Nos animamos en esta cuaresma a hablar más con Dios, para descubrir la necesidad de entregarle no un poquito de nuestro tiempo sino la vida entera.
A descubrir que Él, que es eterno silencio, nos regala su Palabra en Jesús, que se comunica con nosotros en todo y en todos, que le encanta sorprendernos, sorprendernos siempre.
El Espíritu viene en ayuda de nuestra debilidad. Pone ante nosotros a los testigos, a Nuestra Señora, que han descubierto y saboreado el tesoro escondido. Ellos nos animan a escuchar a Dios, a hablar con Él, a que sea nuestra vida quien hable de Él. Si cada uno de nosotros fuésemos una diminuta gota de su ternura, el mundo cambiaría y cambiaría para bien.

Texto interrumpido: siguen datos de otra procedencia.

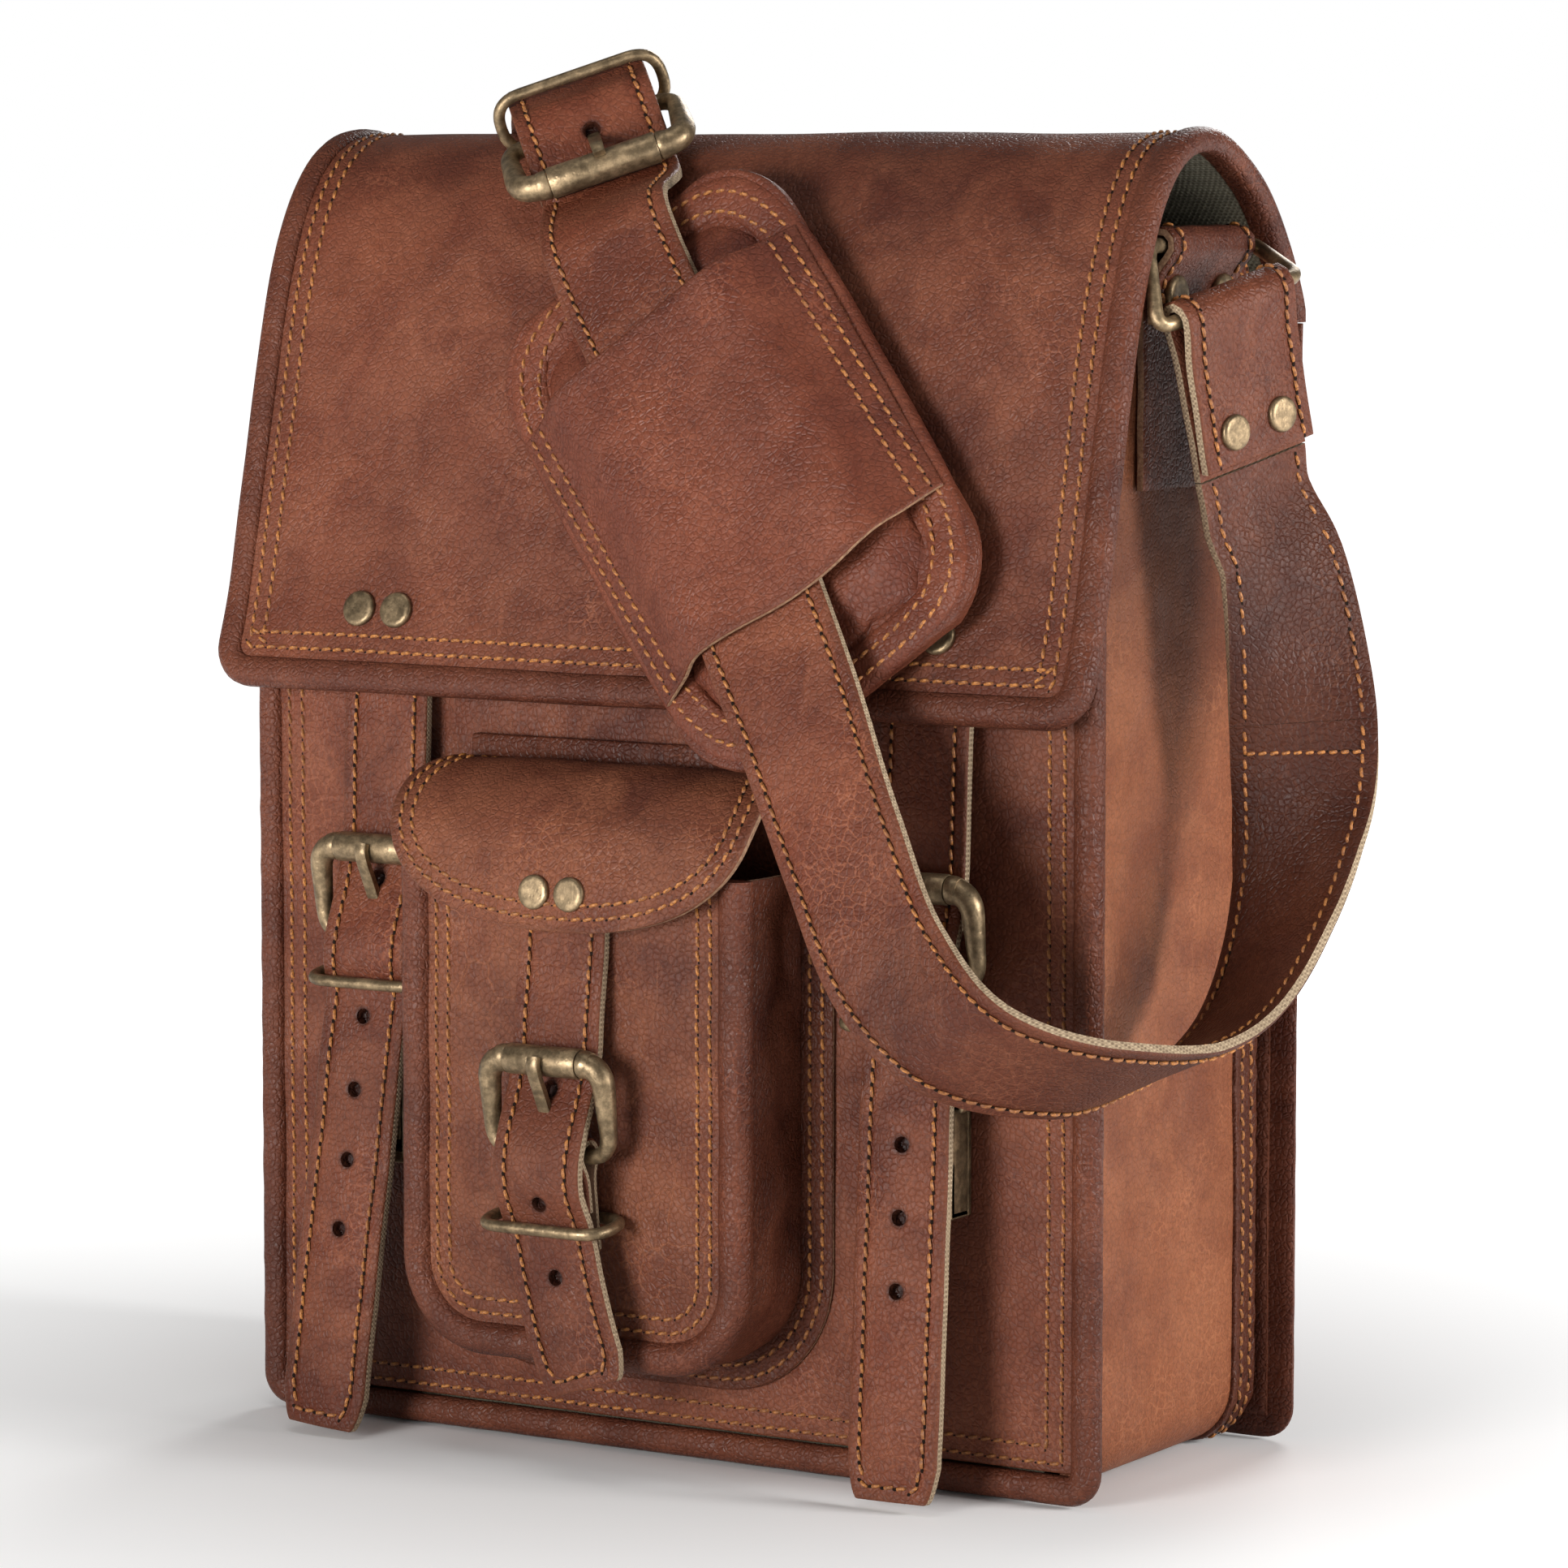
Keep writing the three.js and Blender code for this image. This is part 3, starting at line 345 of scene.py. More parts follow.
    def stitch(self, surface, outline, closed=False, pitch=STITCH_PITCH, height=0.1, thread="thread", slant=0.16):
        """A row of thread stitches, each from its hole to the next, along an outline of (a, b)."""
        outline = np.asarray(outline, float)
        if closed:
            outline = np.vstack([outline, outline[:1]])
        dense = []
        for (a0, b0), (a1, b1) in zip(outline[:-1], outline[1:]):
            n = max(2, int(math.hypot(a1 - a0, b1 - b0) / 0.8))
            t = np.linspace(0, 1, n, endpoint=False)[:, None]
            dense.append(np.array([a0, b0]) + t * np.array([a1 - a0, b1 - b0]))
        ab = np.vstack(dense + [outline[-1:]])
        point, normal = surface.place(ab[:, 0], ab[:, 1])
        arc = np.concatenate([[0], np.cumsum(np.linalg.norm(np.diff(point, axis=0), axis=1))])
        number = max(1, int(arc[-1] / pitch))
        centres = (np.arange(number) + 0.5) * arc[-1] / number

        def at(values, s):
            return np.stack([np.interp(s, arc, values[:, i]) for i in range(3)], -1)

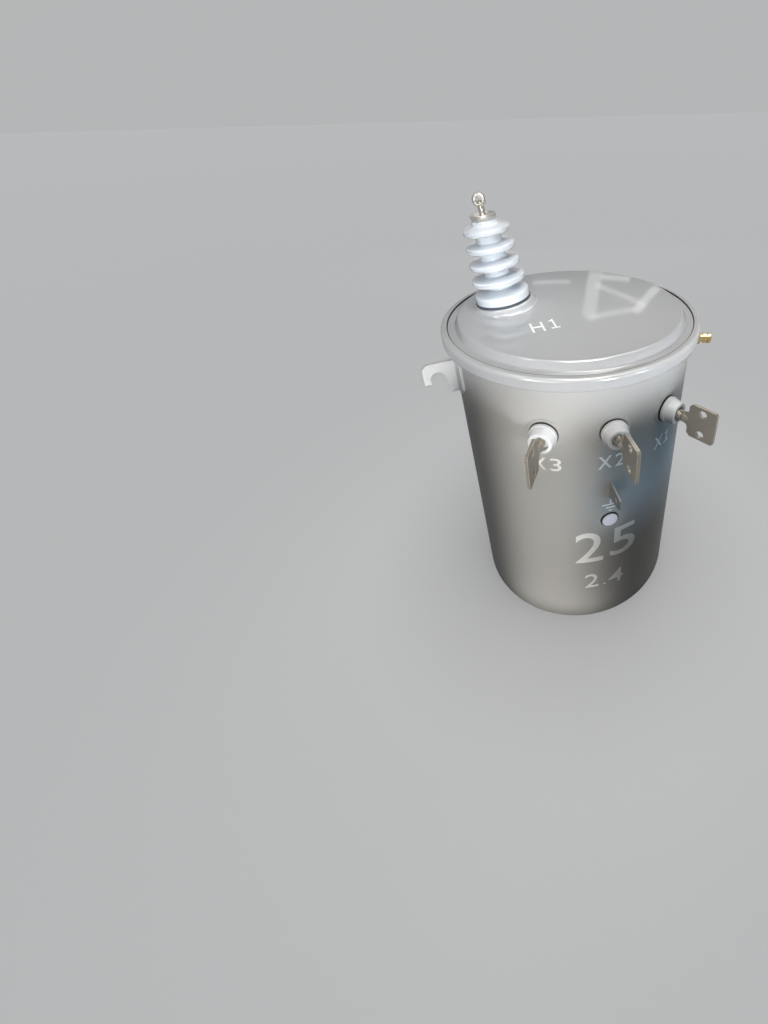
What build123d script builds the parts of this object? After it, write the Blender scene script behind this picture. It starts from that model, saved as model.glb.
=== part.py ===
from build123d import *
import math
import os

# Single-phase transformer for mounting on a pole, about 25 kVA, in millimetres.
# The origin is the centre of the tank's foot rim on the floor, with +Z up.
# -Y is the side of the middle low voltage bushing, and +Y is the side that hangs on the pole.
# Azimuths are degrees about +Z from +X.

edge_round = 1.0

# Tank
tank_radius = 240.0
tank_wall = 3.0
tank_height = 675.0
lip_reach = 9.0
lip_drop = 10.0
lip_bend = 2.5
foot_height = 18.0
bottom_sheet = 3.0
bottom_bend = 8.0
fill_below_rim = 155.0
fill_clearance = 0.5

# Cover, its gasket and the clamping band
gasket_height = 8.0
gasket_width = 10.0
gasket_setback = 0.5
cover_sheet = 3.0
cover_flange_spare = 0.5
cover_valley_inset = 11.0
cover_shoulder_inset = 19.0
cover_rise = 15.5
cover_crown = 7.0
cover_valley_bend = 4.0
cover_shoulder_bend = 7.0
band_sheet = 2.5
band_clearance = 0.3
band_lip_inset = 5.2
band_bend = 6.5
band_gap = 14.0
band_azimuth = 62.0

# Ears that draw the band tight, with their bolt
ear_reach = 24.0
ear_sheet = 5.0
ear_foot_length = 30.0
ear_height = 16.0
ear_corner = 5.0
ear_bolt_radius = 5.0
ear_bolt_clearance = 0.5
ear_bolt_from_band = 15.0
bolt_head_flats = 16.0
bolt_head_height = 6.5
bolt_nut_height = 8.0
bolt_thread_spare = 8.0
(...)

Queremos vivir con Dios y para Dios porque la vida no tiene el mismo sabor sin Él que con Él y ojalá cada ser humano lo descubriera porque dejaría de temer la soledad, esa cruda enfermedad que causa estragos en nuestro tiempo. Nos da esperanza saber que Dios toma la iniciativa del encuentro: «Si el alma busca a Dios mucho más la busca su Amado a ella» (San Juan de la Cruz)
Cuando oramos, le damos a Dios la inmensa alegría de estar con quienes tanto ama, porque su delicia es estar con los hijos de los hombres. Nos da alegría recordar que «Dios es como la fuente, de la cual cada uno coge como lleva el vaso» (San Juan de la Cruz, 2S 21, 2).
Dios se da a sí mismo, sin condiciones, entregándose totalmente. La fe es respuesta a esa entrega, a esa llamada que la mayoría de las veces se expresa con discreción en el fondo de nuestra conciencia, en nuestro interior.